Tra gli scritti di Cordaro, un interesse molto attuale rivestono quelli incentrati sul tema del patrimonio a rischio sismico, che si collegano idealmente alle iniziative pionieristiche, fin dai primi anni Ottanta del Novecento, del direttore dell’I.C.R. Giovanni Urbani, ma inevitabilmente riportano anche al nostro presente.

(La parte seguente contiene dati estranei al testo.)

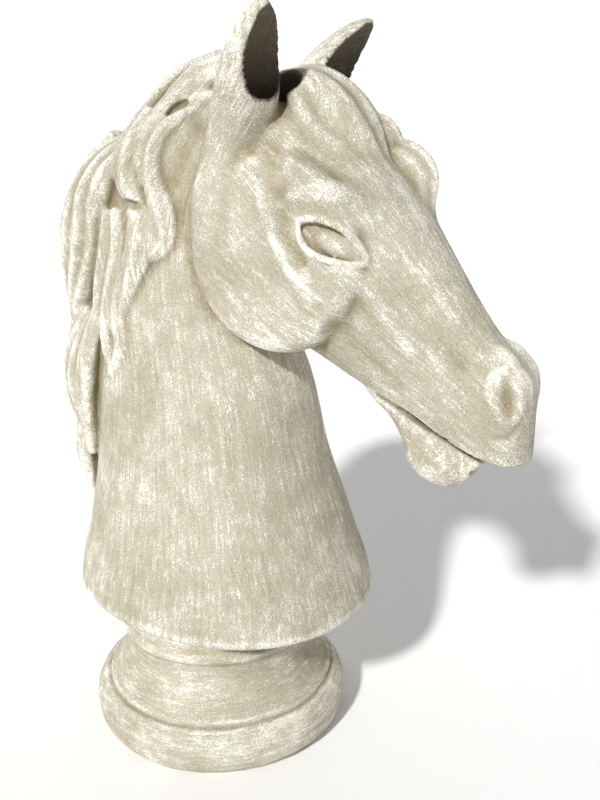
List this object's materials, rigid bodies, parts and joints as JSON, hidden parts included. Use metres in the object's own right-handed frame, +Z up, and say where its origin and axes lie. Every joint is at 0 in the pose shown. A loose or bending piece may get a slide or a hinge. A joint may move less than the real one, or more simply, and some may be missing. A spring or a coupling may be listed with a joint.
{
  "type": "giant chess piece",
  "caption": "Large outdoor chess knight: a hollow cast horse's head and neck bolted to a turned round pedestal that is weighted with sand.",
  "frame": {"origin": "centre of the pedestal's underside, on the ground", "axes": "+X the way the horse faces, +Y the horse's left, +Z up"},
  "size_m": [0.6715, 0.354, 0.9198],
  "materials": {
    "cast_stone": "matt cast stone, greige, dry-brushed with whitewash",
    "moulded_plate": "matt recycled plastic",
    "collar_plastic": "matt moulded plastic",
    "stopper_rubber": "soft black rubber",
    "sand": "dry kiln sand",
    "mortar": "fine cement mortar",
    "galvanised_steel": "dull zinc",
    "stainless_screws": "satin stainless",
    "insert_brass": "plain brass",
    "pin_steel": "plain stainless rod"
  },
  "bodies": {
    "piece": {"pedestal": "cast_stone", "bust_shell_right": "cast_stone", "bust_shell_left": "cast_stone", "right_ear": "cast_stone", "left_ear": "cast_stone", "forelock": "cast_stone", "mane": "cast_stone", "base_plate": "moulded_plate", "stopper_collar": "collar_plastic", "sand_ballast": "sand", "mortar_bed": "mortar", "tie_rod": "galvanised_steel", "lower_nut": "galvanised_steel", "upper_nut": "galvanised_steel", "lower_washer": "galvanised_steel", "clamp_plate": "galvanised_steel", "plate_screws": "stainless_screws", "screw_inserts": "insert_brass", "seam_dowels": "pin_steel", "ear_pins": "pin_steel", "mane_pins": "pin_steel"},
    "stopper": {"ballast_stopper": "stopper_rubber"}
  },
  "joints": [
    {"name": "stopper_pull", "type": "slide", "parent": "piece", "child": "stopper", "axis": [0, 0, -1], "range_m": [0, 0.03]}
  ]
}
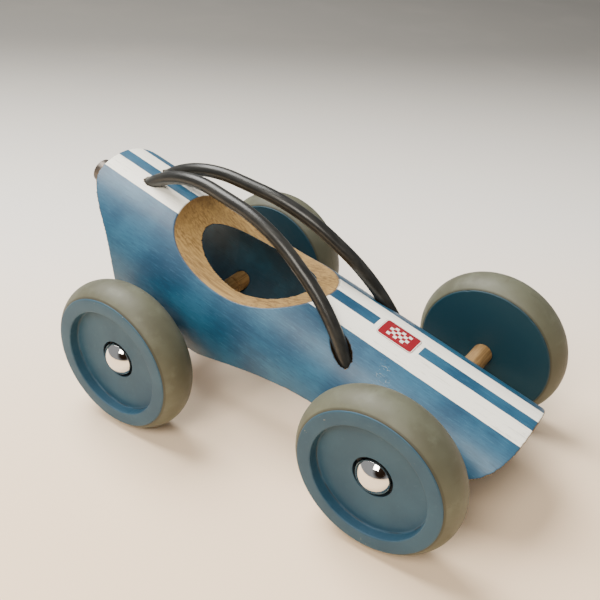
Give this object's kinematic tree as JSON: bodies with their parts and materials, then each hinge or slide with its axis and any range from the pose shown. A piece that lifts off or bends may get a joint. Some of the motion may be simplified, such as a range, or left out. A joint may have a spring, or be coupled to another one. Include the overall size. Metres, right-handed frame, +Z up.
{
  "type": "push-along toy racing car",
  "caption": "Push-along toy racing car with a bamboo tube body, two bent grip rods over an open cockpit, rubber-tyred wooden wheels and a tail pipe.",
  "frame": {"origin": "centre of the car's footprint box, on the surface it stands on", "axes": "+X from tail to nose, +Y to the car's left, +Z up"},
  "size_m": [0.2412, 0.1372, 0.1049],
  "materials": {
    "blue_paint": "blue lacquer with white stripes over bamboo, bare at the sawn edges",
    "label_film": "printed adhesive film",
    "pipe_paint": "satin grey-brown metallic",
    "beech": "bare sanded hardwood",
    "gunmetal_lacquer": "semi-gloss gun-metal grey",
    "axle_steel": "bright drawn steel",
    "wheel_paint": "matt blue-grey paint",
    "tyre_rubber": "aged grey-olive rubber",
    "cap_chrome": "mirror chrome plate"
  },
  "bodies": {
    "chassis": {"body_shell": "blue_paint", "hood_label": "label_film", "tail_pipe": "pipe_paint", "tail_pipe_block": "beech", "rod_left": "gunmetal_lacquer", "rod_right": "gunmetal_lacquer", "axle_sleeve_front_left": "beech", "axle_sleeve_front_right": "beech", "axle_sleeve_rear_left": "beech", "axle_sleeve_rear_right": "beech"},
    "front_axle": {"axle_front": "axle_steel", "hub_cap_front_left": "cap_chrome", "hub_cap_front_right": "cap_chrome"},
    "front_left_wheel": {"wheel_disc_front_left": "wheel_paint", "tyre_front_left": "tyre_rubber"},
    "front_right_wheel": {"wheel_disc_front_right": "wheel_paint", "tyre_front_right": "tyre_rubber"},
    "rear_axle": {"axle_rear": "axle_steel", "hub_cap_rear_left": "cap_chrome", "hub_cap_rear_right": "cap_chrome"},
    "rear_left_wheel": {"wheel_disc_rear_left": "wheel_paint", "tyre_rear_left": "tyre_rubber"},
    "rear_right_wheel": {"wheel_disc_rear_right": "wheel_paint", "tyre_rear_right": "tyre_rubber"}
  },
  "joints": [
    {"name": "front_axle_spin", "type": "hinge", "parent": "chassis", "child": "front_axle", "pos_m": [0.0795, 0, 0.036], "axis": [0, 1, 0], "continuous": true},
    {"name": "front_left_wheel_spin", "type": "hinge", "parent": "front_axle", "child": "front_left_wheel", "pos_m": [0.0795, 0, 0.036], "axis": [0, 1, 0], "continuous": true},
    {"name": "front_right_wheel_spin", "type": "hinge", "parent": "front_axle", "child": "front_right_wheel", "pos_m": [0.0795, 0, 0.036], "axis": [0, 1, 0], "continuous": true},
    {"name": "rear_axle_spin", "type": "hinge", "parent": "chassis", "child": "rear_axle", "pos_m": [-0.048, 0, 0.036], "axis": [0, 1, 0], "continuous": true},
    {"name": "rear_left_wheel_spin", "type": "hinge", "parent": "rear_axle", "child": "rear_left_wheel", "pos_m": [-0.048, 0, 0.036], "axis": [0, 1, 0], "continuous": true},
    {"name": "rear_right_wheel_spin", "type": "hinge", "parent": "rear_axle", "child": "rear_right_wheel", "pos_m": [-0.048, 0, 0.036], "axis": [0, 1, 0], "continuous": true}
  ]
}
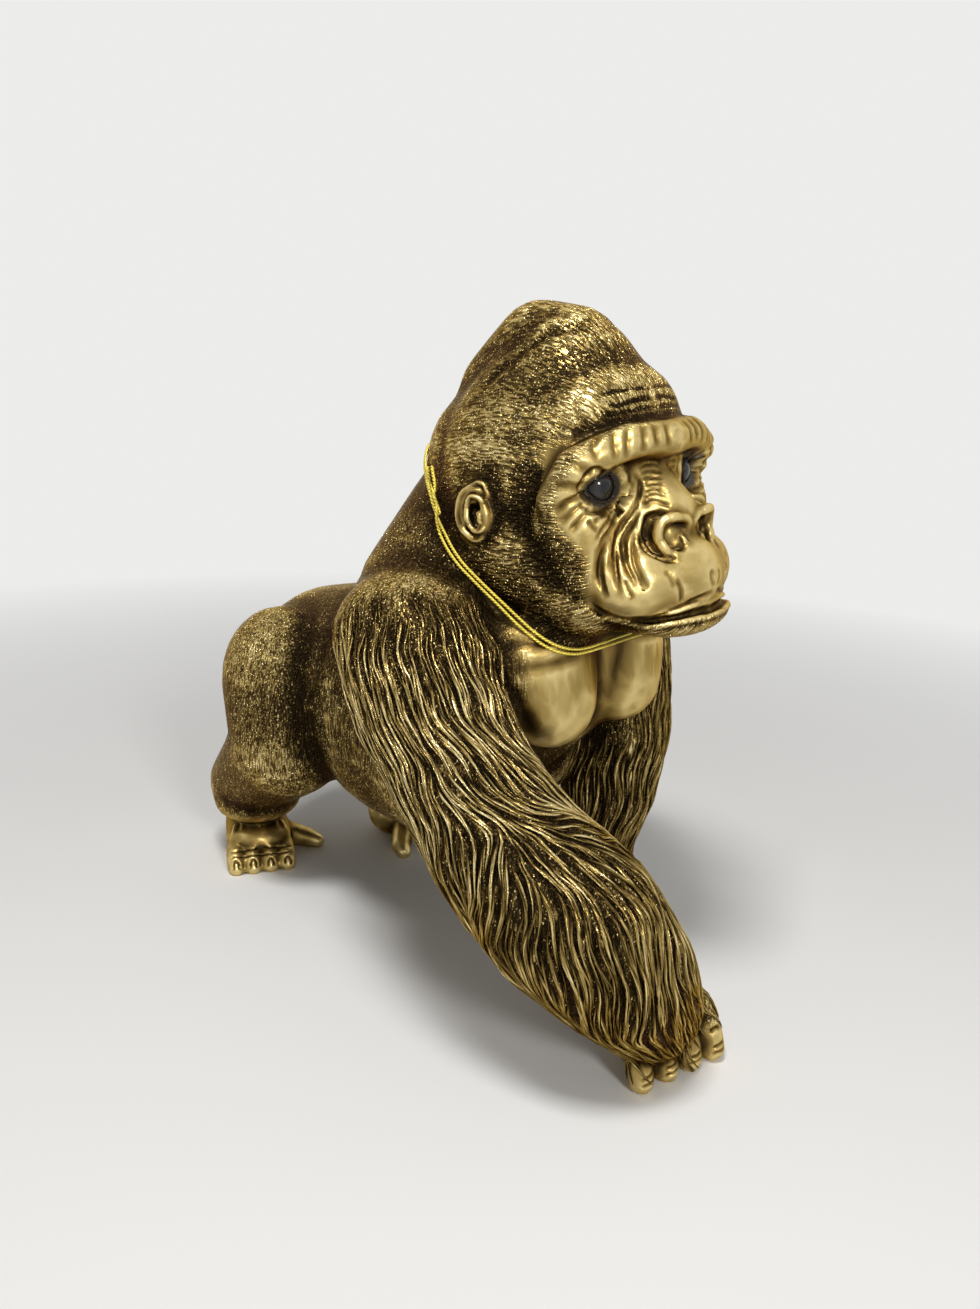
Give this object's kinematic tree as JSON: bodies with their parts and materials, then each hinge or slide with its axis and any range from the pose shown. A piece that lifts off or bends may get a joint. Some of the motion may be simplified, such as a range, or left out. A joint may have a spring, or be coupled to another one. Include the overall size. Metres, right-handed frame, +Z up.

La questione del terremoto, della sua strumentalizzazione a fini politici, ha fatto irruzione nell’ attività della nostra Associazione con la crisi sismica abruzzese, nel 2009. Già il 10 dicembre di quell’ anno organizzammo il convegno L’Aquila: questioni aperte. Il ruolo della cultura nell’Italia dei terremoti (gli atti nell’Annale 21 del 2010), nel quale furono coinvolti i testimoni più consapevoli delle ricostruzioni ‘virtuose’ dell’Alto Friuli, dopo il terremoto del 1976, dell’Umbria e delle Marche, dopo quello del 1997. A un solo anno di distanza, con un nuovo incontro, L’Italia non può perdere l’Aquila. Le obiezioni, le prospettive, tentammo di aprire un dialogo, da un lato, con alcuni referenti scientifici, dall’altro con i principali attori, uomini delle istituzioni, amministratori e politici, sulla scena della città in macerie, impossibilitati ad agire per l’onnipresenza dei poteri del Governo centrale e della Protezione Civile. Da allora non abbiamo smesso per diversi anni di monitorare la situazione, di denunciare errori, inadempienze e ritardi nel recupero del patrimonio storico e culturale, individuando sul posto interlocutori e alleati tra la cittadinanza attiva.
Senza quell’esperienza l’Associazione probabilmente non si sarebbe sempre più aperta, come invece ha fatto negli ultimi anni, ai problemi del territorio e della città, anche attraverso nuove forme di mobilitazione e protesta civile, dalla marcia pacifica su Pompei (ottobre 2014) alla camminata sull’Appia Antica sulle tracce di Antonio Cederna (febbraio 2016) fino alla manifestazione di pochi giorni fa, a Taranto, per un recupero corretto del centro storico e il riscatto di chi ci abita.